There are two very interesting podcasts in iTune U. called "The Edible Schoolyard" and "The Global Village". Both are about cutting edge educational programs that are being used to give students a perspective that otherwise they would likely not have.

"The Edible Schoolyard" showcases a class in which middle school students learn science, math, and home skills in a garden and kitchen setting. Working in the garden gives the teachers multiple opportunities for teachable moments, while giving the students hands-on practical scientific applications. Home skills are learned when the students take their home grown food into the kitchen for cooking lessons.

Heifer International has a program for students called "The Global Village". Students, along with their teachers, experience a night of poverty stricken life in a "village". They must learn to work together to meet needs, they learn about those in need, and they learn about community.

Both of these podcasts are great for providing information about cutting edge educational programs. They may serve to give inspiration to teachers about topics to explore with students. There may even be the possibility that teachers and students could participate in the programs.

"Growth" Mindset v. "Fixed" Mindset

Stanford University has an interesting podcast posted on iTunes U. It is about the idea of teaching students to have a "growth" mindset instead of a "fixed" mindset. The podcast describes an experiment they did with students to see how each mindset affected them.

According to the podcast, a student with a "fixed" mindset believes that they have only a certain level of intelligence. Students with a "growth" mindset believe that they can increase their intelligence continually through learning new things. In the experiment, they gave one group of students study notes, and for other students taught workshops on developing the "growth" mindset. Those who had study notes continued to decline in their grades. Those who had gone through the workshops showed significant improvement on their grades.

I believe that this is not only relevant for students, but for educators as well. We can certainly implement these ideas for our students, but for ourselves as well. With this new attitude, we as teachers will be more able to achieve success, both with our students, and with our own job performance.

K-5 Podcasts

I have just watched three wonderful educational podcasts for the K-5 grade levels. They were "Observing Clouds", "Observing Precipitation", and "A Night in the Coral Reef". The former two relied mostly on visuals, while the latter had an audio commentary.

In "Observing Clouds", no audio was utilized. It was simply video of moving clouds in the sky, accompanied by written instruction. It included a time lapse in which it is easy to note the movement and changing of the clouds.

While "Observing Precipitation" was similar to "Observing Clouds", it did include an audio that provided the sounds of the falling precipitation. It included the different kinds of precipitation, and gave a word to describe what each type of precipitation is called.

"A Night in the Coral Reef" was much like a documentary on television. (I do believe that it came from the show "Nova".) There was beautiful color video accompanied by a narration describing the habits of the sea creatures of the reef during the night.

All of these podcasts have the potential to be fantastic teaching tools for young school children. The first two would be wonderful for teaching observation skills, teaching children how to pose questions about what they have observed, and helping them to try to come up with their own ideas about what those answers are.
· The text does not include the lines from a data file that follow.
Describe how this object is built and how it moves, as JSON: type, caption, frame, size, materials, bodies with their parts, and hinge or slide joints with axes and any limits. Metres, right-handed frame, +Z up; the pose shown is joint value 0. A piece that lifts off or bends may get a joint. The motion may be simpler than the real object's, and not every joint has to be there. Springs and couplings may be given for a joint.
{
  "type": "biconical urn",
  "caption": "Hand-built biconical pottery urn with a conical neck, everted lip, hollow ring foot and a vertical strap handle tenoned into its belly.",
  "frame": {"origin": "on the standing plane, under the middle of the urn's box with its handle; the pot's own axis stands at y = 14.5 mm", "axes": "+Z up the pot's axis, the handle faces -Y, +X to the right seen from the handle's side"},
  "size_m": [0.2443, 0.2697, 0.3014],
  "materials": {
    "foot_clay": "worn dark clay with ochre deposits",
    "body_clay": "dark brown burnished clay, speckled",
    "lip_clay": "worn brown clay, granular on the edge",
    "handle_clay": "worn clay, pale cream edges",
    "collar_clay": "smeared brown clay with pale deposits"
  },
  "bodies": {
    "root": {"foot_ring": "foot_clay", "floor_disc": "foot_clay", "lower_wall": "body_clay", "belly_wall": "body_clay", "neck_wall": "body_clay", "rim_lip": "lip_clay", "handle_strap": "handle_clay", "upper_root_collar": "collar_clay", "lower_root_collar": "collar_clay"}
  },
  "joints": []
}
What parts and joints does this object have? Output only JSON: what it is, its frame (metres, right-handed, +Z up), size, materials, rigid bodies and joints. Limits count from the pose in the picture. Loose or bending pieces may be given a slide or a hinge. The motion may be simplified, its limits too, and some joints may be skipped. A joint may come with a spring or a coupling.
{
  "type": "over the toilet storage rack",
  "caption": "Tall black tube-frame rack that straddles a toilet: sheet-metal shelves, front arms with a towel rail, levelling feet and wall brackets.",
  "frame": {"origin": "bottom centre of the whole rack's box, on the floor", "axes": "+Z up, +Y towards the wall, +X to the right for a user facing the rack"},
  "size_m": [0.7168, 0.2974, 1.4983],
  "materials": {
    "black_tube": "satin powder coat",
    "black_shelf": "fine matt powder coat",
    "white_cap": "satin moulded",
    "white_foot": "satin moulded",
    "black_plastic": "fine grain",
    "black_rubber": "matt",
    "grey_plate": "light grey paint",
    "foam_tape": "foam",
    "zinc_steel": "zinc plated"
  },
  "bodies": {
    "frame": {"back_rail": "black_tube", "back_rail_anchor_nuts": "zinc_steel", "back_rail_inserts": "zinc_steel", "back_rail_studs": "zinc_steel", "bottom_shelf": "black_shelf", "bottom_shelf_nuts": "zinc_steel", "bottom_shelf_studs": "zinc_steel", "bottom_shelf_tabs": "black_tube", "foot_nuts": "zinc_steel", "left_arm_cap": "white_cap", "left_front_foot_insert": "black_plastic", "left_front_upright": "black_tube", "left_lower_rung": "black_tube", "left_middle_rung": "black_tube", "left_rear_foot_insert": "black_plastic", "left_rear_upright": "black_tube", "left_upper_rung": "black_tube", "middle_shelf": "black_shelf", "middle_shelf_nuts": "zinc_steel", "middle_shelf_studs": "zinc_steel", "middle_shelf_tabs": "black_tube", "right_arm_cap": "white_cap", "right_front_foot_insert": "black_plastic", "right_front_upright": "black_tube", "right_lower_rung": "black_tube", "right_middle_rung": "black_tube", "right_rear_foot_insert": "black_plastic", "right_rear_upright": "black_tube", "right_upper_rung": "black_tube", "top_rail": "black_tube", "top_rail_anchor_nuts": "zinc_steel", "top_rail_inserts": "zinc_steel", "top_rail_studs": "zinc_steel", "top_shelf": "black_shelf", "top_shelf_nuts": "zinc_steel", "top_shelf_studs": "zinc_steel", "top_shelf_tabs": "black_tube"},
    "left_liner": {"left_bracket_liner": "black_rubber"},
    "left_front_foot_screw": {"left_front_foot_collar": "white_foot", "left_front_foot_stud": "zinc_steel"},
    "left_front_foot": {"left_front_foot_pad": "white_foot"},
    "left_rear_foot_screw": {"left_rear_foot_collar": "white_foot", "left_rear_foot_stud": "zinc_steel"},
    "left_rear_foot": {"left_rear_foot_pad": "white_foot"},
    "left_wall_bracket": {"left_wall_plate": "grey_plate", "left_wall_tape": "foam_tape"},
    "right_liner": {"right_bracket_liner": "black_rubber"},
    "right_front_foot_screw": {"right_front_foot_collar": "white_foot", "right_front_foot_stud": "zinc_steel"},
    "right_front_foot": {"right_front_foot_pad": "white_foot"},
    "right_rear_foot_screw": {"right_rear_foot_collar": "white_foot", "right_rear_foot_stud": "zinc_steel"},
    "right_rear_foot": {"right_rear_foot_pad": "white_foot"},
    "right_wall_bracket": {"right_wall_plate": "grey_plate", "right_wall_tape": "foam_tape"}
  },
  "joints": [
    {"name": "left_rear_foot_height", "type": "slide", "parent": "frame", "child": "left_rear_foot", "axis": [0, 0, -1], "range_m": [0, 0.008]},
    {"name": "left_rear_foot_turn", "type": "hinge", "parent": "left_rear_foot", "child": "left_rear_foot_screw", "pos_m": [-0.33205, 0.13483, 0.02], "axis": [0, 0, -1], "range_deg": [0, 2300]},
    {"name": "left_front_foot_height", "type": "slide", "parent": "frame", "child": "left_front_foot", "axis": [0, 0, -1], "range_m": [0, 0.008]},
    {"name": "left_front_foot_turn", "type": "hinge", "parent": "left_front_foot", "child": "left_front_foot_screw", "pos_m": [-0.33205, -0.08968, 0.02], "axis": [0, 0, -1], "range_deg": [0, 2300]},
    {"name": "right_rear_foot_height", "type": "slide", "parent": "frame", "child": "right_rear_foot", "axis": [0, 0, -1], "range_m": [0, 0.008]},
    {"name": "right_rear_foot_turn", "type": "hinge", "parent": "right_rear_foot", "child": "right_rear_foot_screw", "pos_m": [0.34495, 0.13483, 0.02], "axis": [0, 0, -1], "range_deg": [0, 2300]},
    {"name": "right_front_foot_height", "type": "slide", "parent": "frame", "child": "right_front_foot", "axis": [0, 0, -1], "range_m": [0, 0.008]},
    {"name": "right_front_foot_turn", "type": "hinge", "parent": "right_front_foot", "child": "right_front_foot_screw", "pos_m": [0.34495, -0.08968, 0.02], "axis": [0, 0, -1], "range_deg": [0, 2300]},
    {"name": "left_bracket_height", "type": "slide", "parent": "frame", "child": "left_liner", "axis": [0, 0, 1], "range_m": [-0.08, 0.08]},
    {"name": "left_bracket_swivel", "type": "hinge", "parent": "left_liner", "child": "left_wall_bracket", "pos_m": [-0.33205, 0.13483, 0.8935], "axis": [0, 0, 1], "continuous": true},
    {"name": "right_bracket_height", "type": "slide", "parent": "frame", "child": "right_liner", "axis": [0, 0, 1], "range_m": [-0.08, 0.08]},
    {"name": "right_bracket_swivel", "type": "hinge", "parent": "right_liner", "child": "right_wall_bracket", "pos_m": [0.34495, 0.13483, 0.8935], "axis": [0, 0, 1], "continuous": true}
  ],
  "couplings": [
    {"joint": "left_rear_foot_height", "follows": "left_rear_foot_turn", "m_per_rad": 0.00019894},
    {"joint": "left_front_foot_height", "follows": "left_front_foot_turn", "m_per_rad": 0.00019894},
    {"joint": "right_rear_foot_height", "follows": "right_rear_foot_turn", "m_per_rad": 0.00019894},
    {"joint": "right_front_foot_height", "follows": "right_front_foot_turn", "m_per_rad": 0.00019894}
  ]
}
The more documentary style podcast can give valuable information, inspire creativity, and make the students more curious about the material. The teacher can use what they have seen to come up with engaging activities for the students.
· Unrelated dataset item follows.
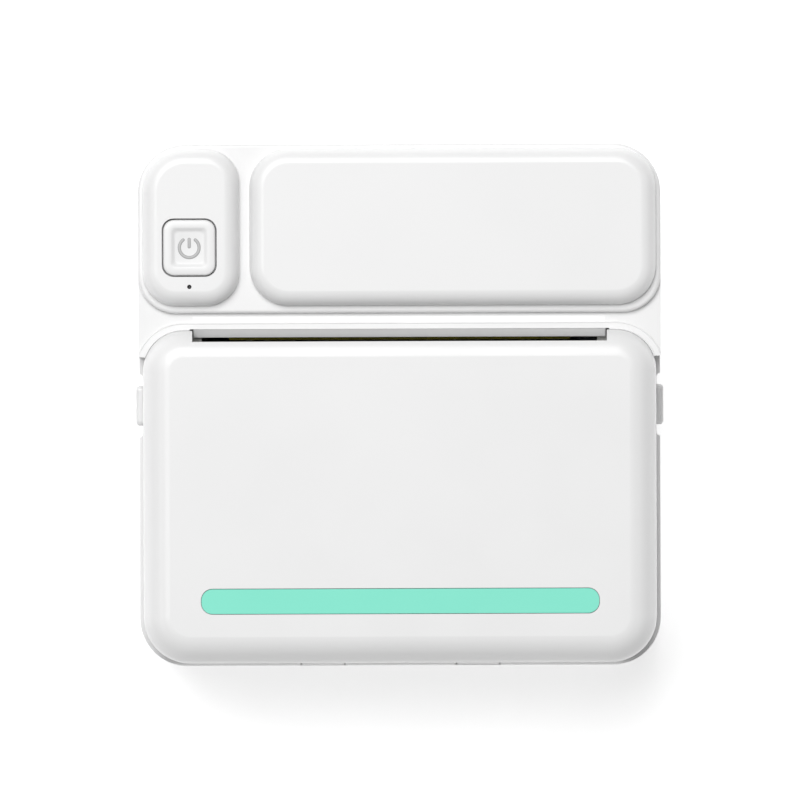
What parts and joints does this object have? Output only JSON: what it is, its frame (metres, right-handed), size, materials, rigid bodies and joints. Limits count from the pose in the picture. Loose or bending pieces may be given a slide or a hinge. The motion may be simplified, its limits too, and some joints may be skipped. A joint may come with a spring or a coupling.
{
  "type": "portable label printer",
  "caption": "Palm-sized battery label printer with a hinged paper cover, side release buttons, dished power key and geared platen roller.",
  "frame": {"origin": "middle of the footprint, on the table, under the feet", "axes": "+X to the right and +Y towards the pods as seen from the front, +Z out of the front face; it lies on its back"},
  "size_m": [0.0838, 0.0826, 0.042],
  "materials": {
    "white_shell": "moulded, glossy white",
    "white_key": "moulded, glossy white, dished top",
    "mint_strip": "moulded, satin mint green",
    "grey_liner": "moulded, fine matt grain",
    "black_frame": "glass-filled, moulded, matt black",
    "acetal": "moulded acetal, satin",
    "spring_steel": "bright drawn wire",
    "ground_steel": "ground shaft",
    "plate_steel": "pressed zinc-plated sheet",
    "screw_steel": "zinc-plated screws",
    "brass_pinion": "hobbed brass",
    "motor_can": "drawn steel can",
    "roller_rubber": "ground silicone rubber",
    "foot_rubber": "moulded rubber",
    "head_ceramic": "glazed print strip",
    "heatsink_aluminium": "extruded aluminium",
    "board_green": "soldermasked glass-epoxy board",
    "chip_black": "moulded chip packages",
    "switch_black": "moulded switch body",
    "lamp_white": "lamp package",
    "clear_pipe": "clear acrylic rod",
    "cell_foil": "foil pouch",
    "tape": "adhesive pad",
    "flex_amber": "polyimide flat cable"
  },
  "bodies": {
    "base": {"rear_case": "white_shell", "front_case": "white_shell", "inner_frame": "black_frame", "hinge_pins": "ground_steel", "gear_axle": "ground_steel", "stepper_motor": "motor_can", "gear_plate": "plate_steel", "frame_screws": "screw_steel", "print_strip": "head_ceramic", "head_heatsink": "heatsink_aluminium", "head_bracket": "plate_steel", "left_head_spring": "spring_steel", "right_head_spring": "spring_steel", "tear_bar": "plate_steel", "left_button_spring": "spring_steel", "right_button_spring": "spring_steel", "key_switch": "switch_black", "key_board": "board_green", "indicator_lamp": "lamp_white", "light_pipe": "clear_pipe", "main_board": "board_green", "board_parts": "chip_black", "board_screws": "screw_steel", "usb_socket": "plate_steel", "battery_tape_pad": "tape", "battery": "cell_foil", "head_cable": "flex_amber", "paper_sensor": "switch_black", "case_screws": "screw_steel", "rubber_feet": "foot_rubber"},
    "cover": {"paper_cover": "white_shell", "accent_strip": "mint_strip", "cover_liner": "grey_liner", "liner_screws": "screw_steel", "platen_bushes": "acetal"},
    "platen": {"platen_shaft": "ground_steel", "platen_rubber": "roller_rubber", "platen_gear": "acetal"},
    "reduction": {"reduction_gear": "acetal"},
    "motor_rotor": {"motor_shaft": "ground_steel", "motor_pinion": "brass_pinion"},
    "key": {"power_key": "white_key", "switch_plunger": "switch_black"},
    "left_button": {"left_release_button": "white_key"},
    "right_button": {"right_release_button": "white_key"}
  },
  "joints": [
    {"name": "cover_hinge", "type": "hinge", "parent": "base", "child": "cover", "pos_m": [0, -0.03935, 0.018], "axis": [1, 0, 0], "range_deg": [0, 90]},
    {"name": "platen_spin", "type": "hinge", "parent": "cover", "child": "platen", "pos_m": [0, 0.0061, 0.0335], "axis": [1, 0, 0], "continuous": true},
    {"name": "reduction_spin", "type": "hinge", "parent": "base", "child": "reduction", "pos_m": [0, 0.00868, 0.02593], "axis": [1, 0, 0], "continuous": true},
    {"name": "motor_spin", "type": "hinge", "parent": "base", "child": "motor_rotor", "pos_m": [0, 0.0119, 0.01731], "axis": [1, 0, 0], "continuous": true},
    {"name": "power_key_press", "type": "slide", "parent": "base", "child": "key", "axis": [0, 0, -1], "range_m": [0, 0.0005], "stiffness_N_per_m": 600, "springref_m": -0.0005},
    {"name": "left_button_press", "type": "slide", "parent": "base", "child": "left_button", "axis": [1, 0, 0], "range_m": [0, 0.001], "stiffness_N_per_m": 500, "springref_m": -0.0005, "deforming": ["left_button_spring"]},
    {"name": "right_button_press", "type": "slide", "parent": "base", "child": "right_button", "axis": [-1, 0, 0], "range_m": [0, 0.001], "stiffness_N_per_m": 500, "springref_m": -0.0005, "deforming": ["right_button_spring"]}
  ],
  "couplings": [
    {"joint": "reduction_spin", "follows": "platen_spin", "ratio": -1.2857},
    {"joint": "motor_spin", "follows": "platen_spin", "ratio": 3.6429}
  ]
}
These podcasts were wonderful, and I look forward to the new podcasts that I can download. What a wonderful site for teaching tools!

Saturday, July 4, 2009

iTunes U

There is a wonderful resource on iTunes for educators. It is called iTunes U. This site, located in the iTunes store, makes learning educational material possible anytime or anyplace. Anyone can use it, and it is a great tool for teachers to utilize.

The site enables teachers to create lessons and make them available on iTunes. They have the option of making them available only to the students on their campus, or making them available for public viewing in iTunes U. Students will be able to access the lectures and lessons on their ipod or iphone, making studying at anytime possible.
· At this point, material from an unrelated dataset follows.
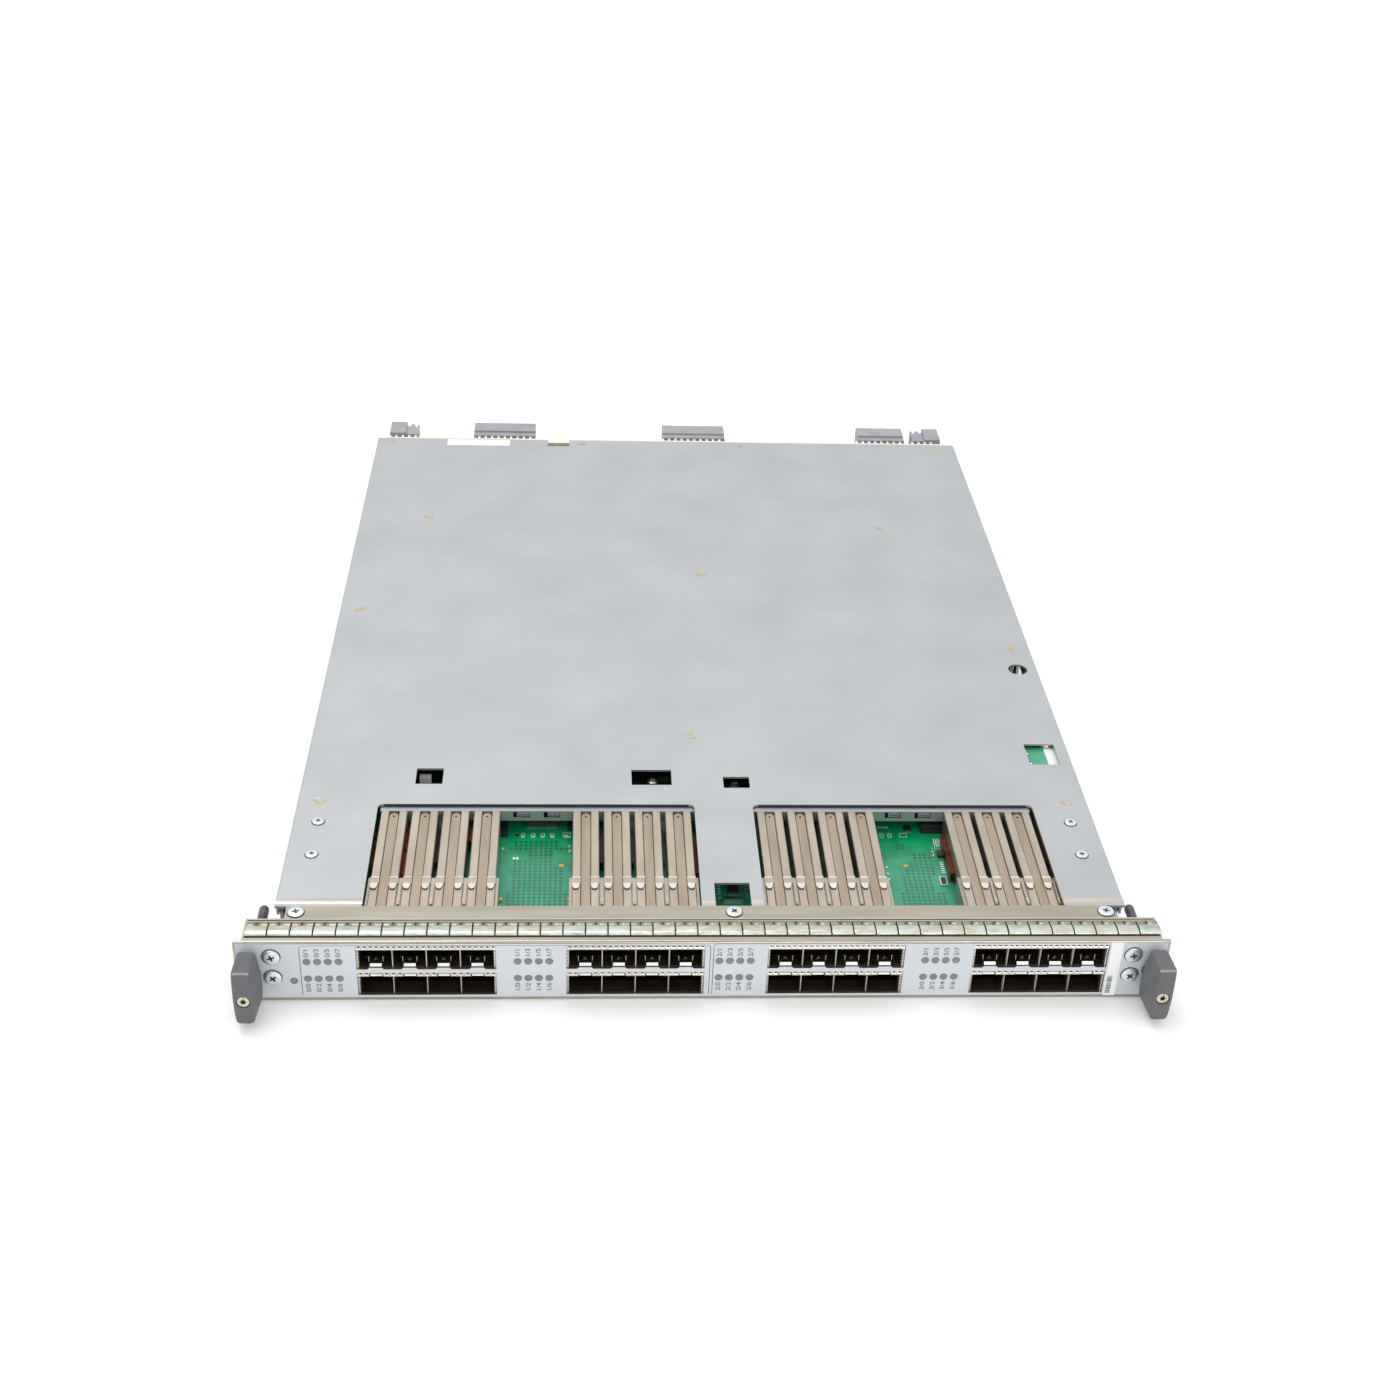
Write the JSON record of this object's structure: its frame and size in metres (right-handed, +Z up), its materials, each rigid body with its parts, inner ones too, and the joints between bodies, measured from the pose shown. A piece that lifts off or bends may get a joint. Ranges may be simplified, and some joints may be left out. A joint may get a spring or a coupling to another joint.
{
  "type": "switch line card",
  "caption": "Wide flat line card for a modular network switch, with stacked transceiver ports across the faceplate and a turning captive-screw knob at each end.",
  "frame": {"origin": "under the middle of the whole card, knobs and rear connectors included, on the plane that the card lies on", "axes": "+X to the right seen from the front, +Y from the faceplate back to the rear connectors, +Z up through the card's thickness"},
  "size_m": [0.398, 0.554, 0.0333],
  "materials": {
    "nickel_sheet": "nickel-plated folded steel sheet, fine satin grain",
    "printed_film": "matt grey printed polycarbonate film",
    "tin_spring": "bright tin-plated beryllium copper spring strip",
    "zinc_sheet": "zinc-plated steel sheet, fine matt crystalline surface",
    "cage_metal": "nickel-plated stamped copper alloy, satin",
    "board_laminate": "glass-epoxy circuit board under green solder resist",
    "zinc_screw": "bright zinc-plated steel screw",
    "stud_plate": "yellow-zinc clinch stud",
    "knob_plastic": "dark grey moulded plastic, fine matt texture",
    "stainless": "passivated stainless steel",
    "dark_steel": "turned steel with a dark oxide finish",
    "lamp_plastic": "clear acrylic light pipe, grey when unlit",
    "housing_plastic": "grey glass-filled moulding",
    "strip_plastic": "cream glass-filled moulding",
    "sink_aluminium": "plain extruded aluminium"
  },
  "bodies": {
    "card": {"backplane_connector_left": "housing_plastic", "backplane_connector_middle": "housing_plastic", "backplane_connector_right": "housing_plastic", "base_tray": "zinc_sheet", "board_standoffs": "stainless", "cage_channel_01": "cage_metal", "cage_channel_02": "cage_metal", "cage_channel_03": "cage_metal", "cage_channel_04": "cage_metal", "cage_channel_05": "cage_metal", "cage_channel_06": "cage_metal", "cage_channel_07": "cage_metal", "cage_channel_08": "cage_metal", "cage_channel_09": "cage_metal", "cage_channel_10": "cage_metal", "cage_channel_11": "cage_metal", "cage_channel_12": "cage_metal", "cage_channel_13": "cage_metal", "cage_channel_14": "cage_metal", "cage_channel_15": "cage_metal", "cage_channel_16": "cage_metal", "cage_cross_bar": "zinc_sheet", "cover_screws": "zinc_screw", "cover_studs": "stud_plate", "emi_gasket": "tin_spring", "faceplate": "nickel_sheet", "faceplate_film": "printed_film", "flange_posts": "stainless", "flange_screws": "zinc_screw", "guide_block_left": "housing_plastic", "guide_block_right": "housing_plastic", "heat_sink_left": "sink_aluminium", "heat_sink_right": "sink_aluminium", "left_side_bracket": "zinc_sheet", "light_pipe_array_1": "lamp_plastic", "light_pipe_array_2": "lamp_plastic", "light_pipe_array_3": "lamp_plastic", "light_pipe_array_4": "lamp_plastic", "lower_cage_bank_1": "cage_metal", "lower_cage_bank_2": "cage_metal", "lower_cage_bank_3": "cage_metal", "lower_cage_bank_4": "cage_metal", "main_board": "board_laminate", "panel_screws": "zinc_screw", "pin_strip": "strip_plastic", "right_side_bracket": "zinc_sheet", "shaft_bushings": "dark_steel", "top_cover": "zinc_sheet", "upper_cage_bank_1": "cage_metal", "upper_cage_bank_2": "cage_metal", "upper_cage_bank_3": "cage_metal", "upper_cage_bank_4": "cage_metal"},
    "left_ejector": {"left_knob": "knob_plastic", "left_knob_screw": "stainless", "left_jackscrew": "dark_steel"},
    "right_ejector": {"right_knob": "knob_plastic", "right_knob_screw": "stainless", "right_jackscrew": "dark_steel"}
  },
  "joints": [
    {"name": "left_jackscrew_turn", "type": "hinge", "parent": "card", "child": "left_ejector", "pos_m": [-0.1928, 0, 0.0162], "axis": [0, 1, 0], "continuous": true},
    {"name": "right_jackscrew_turn", "type": "hinge", "parent": "card", "child": "right_ejector", "pos_m": [0.1928, 0, 0.0162], "axis": [0, 1, 0], "continuous": true}
  ]
}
In addition to this, there are numerous podcasts available through iTunes U. The information comes from universities, K-12 programs, public broadcasting, and virtually any organization that wishes to broadcast educational media. This makes iTunes U not only educational for students, but for teachers as well, and enables educators to make a bigger impact on students. For information on iTunes U, you can visit this website: Click here for information.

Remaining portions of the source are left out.